Мистер Toy подошел к окну и, сунув руки в карманы, выглянул на улицу. В спальне отчетливо слышалось ожесточенное поскребывание, словно мышь грызла дерево или острие пера царапало бумагу.
— Ради бога, перестань чесаться! — воскликнул мистер Toy. — Неужели мало пятен крови на простынях?
— Извини.
— Не понимаю, зачем тебе нужно было лгать, разве что из любви к вранью. Достаточно было просто промолчать.
— Я сказал столько правды, сколько посмел.
— Посмел? А что тебе грозило? Думал, я тебя отлуплю?
— Я это заслужил.
— Но, Дункан, я тебя и пальцем не тронул с тех пор, как ты подрос!
— Верно, — подумав, подтвердил Toy.
— И потом, как это ты собирался скрыть от меня точную сумму? Рано или поздно мне пришлось бы оплачивать счет.

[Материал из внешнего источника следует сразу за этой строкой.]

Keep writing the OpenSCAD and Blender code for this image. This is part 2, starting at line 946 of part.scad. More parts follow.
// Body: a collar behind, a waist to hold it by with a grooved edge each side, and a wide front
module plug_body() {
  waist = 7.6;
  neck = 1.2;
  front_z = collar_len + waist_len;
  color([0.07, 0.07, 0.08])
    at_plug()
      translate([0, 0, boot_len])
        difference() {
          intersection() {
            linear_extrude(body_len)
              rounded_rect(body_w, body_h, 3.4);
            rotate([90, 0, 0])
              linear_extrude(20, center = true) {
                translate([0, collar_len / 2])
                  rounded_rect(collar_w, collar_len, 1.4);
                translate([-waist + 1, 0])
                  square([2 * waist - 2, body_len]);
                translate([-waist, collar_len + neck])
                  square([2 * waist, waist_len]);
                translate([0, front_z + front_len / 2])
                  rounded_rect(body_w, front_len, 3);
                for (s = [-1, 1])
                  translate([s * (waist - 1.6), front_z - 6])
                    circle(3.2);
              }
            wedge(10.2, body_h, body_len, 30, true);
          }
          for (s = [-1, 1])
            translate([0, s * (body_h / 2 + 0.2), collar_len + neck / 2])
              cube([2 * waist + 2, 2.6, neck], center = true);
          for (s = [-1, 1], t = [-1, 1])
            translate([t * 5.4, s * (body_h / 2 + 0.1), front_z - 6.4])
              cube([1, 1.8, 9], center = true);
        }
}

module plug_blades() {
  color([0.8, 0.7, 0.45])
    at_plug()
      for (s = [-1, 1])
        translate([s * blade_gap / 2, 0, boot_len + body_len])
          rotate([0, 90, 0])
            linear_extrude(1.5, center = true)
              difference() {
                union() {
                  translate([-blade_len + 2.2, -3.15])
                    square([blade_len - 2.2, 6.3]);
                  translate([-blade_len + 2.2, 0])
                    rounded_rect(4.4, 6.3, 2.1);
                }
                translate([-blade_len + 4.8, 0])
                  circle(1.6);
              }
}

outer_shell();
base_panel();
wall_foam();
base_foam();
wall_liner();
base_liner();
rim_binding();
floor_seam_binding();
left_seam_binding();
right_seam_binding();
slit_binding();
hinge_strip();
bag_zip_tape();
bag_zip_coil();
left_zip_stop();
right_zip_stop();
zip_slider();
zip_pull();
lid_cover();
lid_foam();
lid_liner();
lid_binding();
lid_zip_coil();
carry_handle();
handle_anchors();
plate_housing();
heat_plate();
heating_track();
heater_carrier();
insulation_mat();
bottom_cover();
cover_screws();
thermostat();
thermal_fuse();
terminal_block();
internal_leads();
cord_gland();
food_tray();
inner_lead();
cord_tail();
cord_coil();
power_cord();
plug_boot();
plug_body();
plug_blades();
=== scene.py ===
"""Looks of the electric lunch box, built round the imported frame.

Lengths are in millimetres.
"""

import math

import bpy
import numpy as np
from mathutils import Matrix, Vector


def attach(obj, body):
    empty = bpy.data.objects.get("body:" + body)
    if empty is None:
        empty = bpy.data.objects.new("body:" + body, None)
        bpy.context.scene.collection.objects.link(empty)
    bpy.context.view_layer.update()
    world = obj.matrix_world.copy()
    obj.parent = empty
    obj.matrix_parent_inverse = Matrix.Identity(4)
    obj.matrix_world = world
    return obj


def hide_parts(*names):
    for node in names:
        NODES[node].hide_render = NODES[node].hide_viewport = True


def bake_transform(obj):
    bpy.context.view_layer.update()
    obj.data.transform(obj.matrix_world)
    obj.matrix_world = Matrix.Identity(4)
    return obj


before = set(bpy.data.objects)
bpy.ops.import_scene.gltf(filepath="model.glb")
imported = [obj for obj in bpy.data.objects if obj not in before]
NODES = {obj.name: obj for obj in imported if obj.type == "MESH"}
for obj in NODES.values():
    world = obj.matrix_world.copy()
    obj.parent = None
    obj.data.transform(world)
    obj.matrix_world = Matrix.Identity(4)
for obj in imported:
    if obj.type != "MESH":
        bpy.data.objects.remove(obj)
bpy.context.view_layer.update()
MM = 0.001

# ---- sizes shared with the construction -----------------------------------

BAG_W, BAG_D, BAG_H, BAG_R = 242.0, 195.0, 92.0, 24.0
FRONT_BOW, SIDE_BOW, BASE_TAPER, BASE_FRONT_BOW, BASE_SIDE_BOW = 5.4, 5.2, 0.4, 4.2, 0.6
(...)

— Я оплачиваю его сам. Сэкономил уже тридцать пять шиллингов.
— Тридцать пять шиллингов за три недели! Ты урезал себе рацион. Не удивительно, что и заболел. Откуда ждать здоровья, если ты моришь себя голодом? Откуда? Откуда?

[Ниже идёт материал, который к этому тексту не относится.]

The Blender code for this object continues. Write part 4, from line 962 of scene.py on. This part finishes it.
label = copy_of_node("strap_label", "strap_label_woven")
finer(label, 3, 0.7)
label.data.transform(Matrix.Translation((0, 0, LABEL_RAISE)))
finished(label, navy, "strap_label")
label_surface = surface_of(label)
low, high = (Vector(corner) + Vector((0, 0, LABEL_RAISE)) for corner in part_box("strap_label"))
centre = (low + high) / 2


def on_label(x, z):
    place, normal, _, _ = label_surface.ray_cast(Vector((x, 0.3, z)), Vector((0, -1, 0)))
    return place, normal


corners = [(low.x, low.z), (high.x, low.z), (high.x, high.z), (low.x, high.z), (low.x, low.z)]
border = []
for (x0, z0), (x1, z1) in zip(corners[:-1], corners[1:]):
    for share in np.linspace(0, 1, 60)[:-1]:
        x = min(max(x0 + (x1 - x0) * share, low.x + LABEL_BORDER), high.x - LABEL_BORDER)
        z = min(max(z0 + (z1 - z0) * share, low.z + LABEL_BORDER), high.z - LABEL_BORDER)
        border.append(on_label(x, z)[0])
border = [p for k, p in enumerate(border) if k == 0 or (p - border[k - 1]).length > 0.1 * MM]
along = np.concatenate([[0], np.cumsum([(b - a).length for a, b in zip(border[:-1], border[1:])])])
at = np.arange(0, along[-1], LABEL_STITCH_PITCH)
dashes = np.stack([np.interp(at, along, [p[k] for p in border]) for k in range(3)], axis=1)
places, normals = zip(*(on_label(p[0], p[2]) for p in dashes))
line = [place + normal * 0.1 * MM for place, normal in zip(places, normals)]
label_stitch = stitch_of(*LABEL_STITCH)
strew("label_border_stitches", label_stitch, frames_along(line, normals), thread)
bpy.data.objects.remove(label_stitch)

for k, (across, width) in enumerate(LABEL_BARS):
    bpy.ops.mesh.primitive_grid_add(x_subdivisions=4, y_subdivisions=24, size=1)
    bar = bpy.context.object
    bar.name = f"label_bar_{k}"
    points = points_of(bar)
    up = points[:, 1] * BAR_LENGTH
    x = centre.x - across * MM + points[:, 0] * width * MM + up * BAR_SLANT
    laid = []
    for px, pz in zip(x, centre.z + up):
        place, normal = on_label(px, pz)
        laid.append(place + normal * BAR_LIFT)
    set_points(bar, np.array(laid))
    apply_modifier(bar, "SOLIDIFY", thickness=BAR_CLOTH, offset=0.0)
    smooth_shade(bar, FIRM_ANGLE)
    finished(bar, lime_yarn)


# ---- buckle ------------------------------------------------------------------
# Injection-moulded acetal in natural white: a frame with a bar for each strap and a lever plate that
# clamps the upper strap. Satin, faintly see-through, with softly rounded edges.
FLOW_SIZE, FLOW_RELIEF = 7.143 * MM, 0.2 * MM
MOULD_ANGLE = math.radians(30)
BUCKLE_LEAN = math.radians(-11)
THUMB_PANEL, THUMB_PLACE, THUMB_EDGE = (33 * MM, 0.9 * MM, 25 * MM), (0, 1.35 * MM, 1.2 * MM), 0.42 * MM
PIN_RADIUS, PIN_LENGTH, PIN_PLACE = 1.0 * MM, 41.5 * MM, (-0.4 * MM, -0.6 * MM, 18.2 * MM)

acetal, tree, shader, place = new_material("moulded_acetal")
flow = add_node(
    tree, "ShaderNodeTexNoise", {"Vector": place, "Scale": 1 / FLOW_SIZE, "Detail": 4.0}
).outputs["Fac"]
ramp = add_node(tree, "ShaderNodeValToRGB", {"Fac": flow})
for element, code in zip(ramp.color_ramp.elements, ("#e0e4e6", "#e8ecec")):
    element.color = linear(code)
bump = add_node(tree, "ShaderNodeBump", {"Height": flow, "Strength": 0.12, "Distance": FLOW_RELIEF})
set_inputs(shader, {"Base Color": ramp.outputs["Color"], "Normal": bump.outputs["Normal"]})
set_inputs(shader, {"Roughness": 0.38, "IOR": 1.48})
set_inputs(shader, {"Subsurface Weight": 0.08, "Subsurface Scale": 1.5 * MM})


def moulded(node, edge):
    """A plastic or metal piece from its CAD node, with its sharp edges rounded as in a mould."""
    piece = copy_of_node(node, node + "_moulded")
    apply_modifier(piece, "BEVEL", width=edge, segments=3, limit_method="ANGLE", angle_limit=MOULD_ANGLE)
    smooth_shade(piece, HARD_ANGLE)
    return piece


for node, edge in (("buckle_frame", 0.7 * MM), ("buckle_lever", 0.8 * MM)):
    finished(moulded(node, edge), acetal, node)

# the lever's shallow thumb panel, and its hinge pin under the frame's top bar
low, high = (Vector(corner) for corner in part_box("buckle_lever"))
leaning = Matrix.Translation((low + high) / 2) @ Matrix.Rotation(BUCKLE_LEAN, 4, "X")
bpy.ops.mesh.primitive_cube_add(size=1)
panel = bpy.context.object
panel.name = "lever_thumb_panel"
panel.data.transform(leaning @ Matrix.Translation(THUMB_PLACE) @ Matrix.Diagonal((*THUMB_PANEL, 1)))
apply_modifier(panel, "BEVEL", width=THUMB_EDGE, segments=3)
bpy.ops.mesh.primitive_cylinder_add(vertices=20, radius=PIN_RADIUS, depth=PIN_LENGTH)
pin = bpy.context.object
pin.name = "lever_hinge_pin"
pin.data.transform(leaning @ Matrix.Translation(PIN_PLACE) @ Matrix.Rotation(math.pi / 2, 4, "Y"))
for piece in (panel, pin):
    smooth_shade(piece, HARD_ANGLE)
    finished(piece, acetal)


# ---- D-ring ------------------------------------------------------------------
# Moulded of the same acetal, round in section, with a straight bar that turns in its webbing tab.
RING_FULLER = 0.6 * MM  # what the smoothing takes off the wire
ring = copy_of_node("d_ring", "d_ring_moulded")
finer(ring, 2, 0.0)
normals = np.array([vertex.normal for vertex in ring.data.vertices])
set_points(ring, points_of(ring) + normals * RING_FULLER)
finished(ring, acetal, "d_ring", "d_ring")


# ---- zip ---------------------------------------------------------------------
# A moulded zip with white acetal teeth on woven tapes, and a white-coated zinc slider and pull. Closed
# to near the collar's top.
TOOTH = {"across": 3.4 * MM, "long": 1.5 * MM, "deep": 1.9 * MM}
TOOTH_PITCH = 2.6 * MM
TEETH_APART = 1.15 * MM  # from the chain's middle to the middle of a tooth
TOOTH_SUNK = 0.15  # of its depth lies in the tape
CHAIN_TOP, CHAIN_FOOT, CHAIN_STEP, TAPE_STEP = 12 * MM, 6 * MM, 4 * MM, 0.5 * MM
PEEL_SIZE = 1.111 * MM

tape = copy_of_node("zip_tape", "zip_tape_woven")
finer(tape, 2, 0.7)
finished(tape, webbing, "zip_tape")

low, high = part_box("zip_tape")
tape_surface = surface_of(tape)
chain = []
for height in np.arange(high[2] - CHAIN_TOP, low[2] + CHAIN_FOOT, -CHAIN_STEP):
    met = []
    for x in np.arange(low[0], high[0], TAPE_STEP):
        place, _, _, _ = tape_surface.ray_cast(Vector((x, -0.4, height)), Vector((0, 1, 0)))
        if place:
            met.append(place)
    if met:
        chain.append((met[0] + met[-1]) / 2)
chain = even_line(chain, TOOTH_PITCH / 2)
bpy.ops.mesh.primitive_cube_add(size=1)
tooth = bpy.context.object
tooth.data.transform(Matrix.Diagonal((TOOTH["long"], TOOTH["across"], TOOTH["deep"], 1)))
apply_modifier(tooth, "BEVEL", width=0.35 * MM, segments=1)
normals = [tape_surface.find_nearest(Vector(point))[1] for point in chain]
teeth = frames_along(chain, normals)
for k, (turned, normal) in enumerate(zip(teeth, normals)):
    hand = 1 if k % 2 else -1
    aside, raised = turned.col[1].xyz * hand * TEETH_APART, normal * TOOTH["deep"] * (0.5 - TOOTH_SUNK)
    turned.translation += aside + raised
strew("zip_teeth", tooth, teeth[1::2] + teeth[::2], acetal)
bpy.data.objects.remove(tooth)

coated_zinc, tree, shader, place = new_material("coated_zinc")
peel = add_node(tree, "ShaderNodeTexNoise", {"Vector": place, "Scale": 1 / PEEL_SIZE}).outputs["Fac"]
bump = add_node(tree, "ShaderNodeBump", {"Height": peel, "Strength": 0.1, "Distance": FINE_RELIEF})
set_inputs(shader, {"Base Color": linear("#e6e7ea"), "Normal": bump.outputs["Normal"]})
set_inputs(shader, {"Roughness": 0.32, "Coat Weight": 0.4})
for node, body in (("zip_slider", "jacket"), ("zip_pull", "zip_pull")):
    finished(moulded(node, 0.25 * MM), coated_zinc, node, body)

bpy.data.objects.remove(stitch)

— Пожалуйста, не наскакивай на меня.
— А что мне еще делать? — жалобно проговорил мистер Toy. — Маленького тебя можно было выпороть, но сейчас ты уже мужчина. Как иначе мне тебе внушить, что ты не прав, если не долдонить и не долдонить одно и то же? — Помолчав, мистер Toy спокойно добавил: — Буду рад, если в будущем ты поделишься со мной истинным положением твоих дел, насколько катастрофично они бы ни обстояли.
— Постараюсь.
— Тогда вставай и иди завтракать, сынок.
— Мне хочется полежать. Слабость.
Оглядев сына, мистер Toy вышел со словами:
— Я принесу тебе завтрак в постель.
Лежа в постели, Toy вспоминал вчерашний вечер. Просить любви у Молли Тирни казалось теперь занятием дурацким и ненужным, но решимость совершить такой поступок избавила его от страха перед болезнью и распадом. Если подобные мысли придут снова, он разберется с ними хладнокровно и переключится на что-то другое.

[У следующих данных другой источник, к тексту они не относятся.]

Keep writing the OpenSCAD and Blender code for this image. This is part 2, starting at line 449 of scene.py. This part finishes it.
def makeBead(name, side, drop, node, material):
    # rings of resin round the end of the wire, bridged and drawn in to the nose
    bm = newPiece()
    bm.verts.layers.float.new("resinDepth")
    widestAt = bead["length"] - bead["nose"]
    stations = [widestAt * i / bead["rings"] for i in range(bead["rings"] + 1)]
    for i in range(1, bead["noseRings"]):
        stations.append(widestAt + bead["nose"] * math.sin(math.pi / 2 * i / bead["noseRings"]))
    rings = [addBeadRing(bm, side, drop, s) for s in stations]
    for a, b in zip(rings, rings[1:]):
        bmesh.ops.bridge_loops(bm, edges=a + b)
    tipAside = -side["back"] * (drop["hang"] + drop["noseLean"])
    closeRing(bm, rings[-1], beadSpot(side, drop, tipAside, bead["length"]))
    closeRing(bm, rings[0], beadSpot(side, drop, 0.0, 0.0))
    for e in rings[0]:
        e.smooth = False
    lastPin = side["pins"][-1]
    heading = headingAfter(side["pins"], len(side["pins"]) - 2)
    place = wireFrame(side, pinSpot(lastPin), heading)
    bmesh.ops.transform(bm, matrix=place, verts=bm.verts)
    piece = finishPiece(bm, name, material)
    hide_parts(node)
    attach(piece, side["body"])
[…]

Два дня отец Toy, перед уходом на работу, приносил ему завтрак в постель. В полдень миссис Кохун с нижнего этажа подавала ему на подносе обед. В промежутках между едой Toy испытывал телесное наслаждение от досуга, когда не надо никуда спешить: можно было чиркать в блокноте, читать или просто лежать в задумчивости. Хорошо было чувствовать себя свободным от напряжения, связанного с занятиями в художественной школе, однако школа не выходила у него из головы. Он сделался частью студенческой жизни, его голос среди других голосов слышали привлекательные девушки, его лицо сливалось с окружавшими их лицами. Toy записал:
Из-под просторных свитеров и туго облегающих блузок их груди угрожают моей независимости, как боеголовки ядерных ракет. Каннибальские королевы плотоядные соловьи почему мое ощущение собственной ценности должно зависеть от оценки женщин, что наделяет их правом давать оценки? О, мне хотелось бы каким-то образом завладеть их вниманием показать им что мир больше, удивительнее, сумрачнее, многоцветнее и яснее, нежели им известно. А как мне показать это в картине «Большая стирка» с привлечением как минимум трех фигур? М-да, и что за величие можно тут продемонстрировать? Я хочу написать серию картин под названием «Деяния Господа», изображающих потоп, крушение Вавилонской башни, разрушение стен Иерихона, гибель Содома. Да, да, да, гимн Творцу Катастроф из Ветхого Завета, который не только создает чудеса на земле, но также крушит и разрушает. Или нарисовать городские развалины с протекающим посреди них каналом. Или же
Перо Toy замерло над страницей, потом, коснувшись бумага, набросало дерево на Сочихолл-лейн — крупное, лишенное листвы, среди жилых домов и зеленых двориков Риддри. Возле дерева три карликовые домохозяйки натягивали между железными шестами бельевые веревки: Toy изобразил их, скопировав по памяти домработницу, которая приходила помогать по хозяйству во время последней болезни матери. Косынки, мужские сапоги, широкие фартуки, прикрывавшие груди и бедра, придавали им бесполый, хирургический вид. В верхней части картины самая высокая ветка на дереве упиралась в полоску неба между дымоходами. Toy вспомнилась гравюра Блейка: серая океанская пучина, из волны высовывается рука, пытается уцепиться за пустое небо. На другой гравюре Блейка пара крошечных любовников наблюдает за фигуркой, дерзко ставящей ногу на ступеньку лестницы — шаткой и такой высокой, что верх ее упирается в серп луны. Надпись гласила: «Хочу! Хочу!» В небе над вершиной дерева Toy нарисовал луну.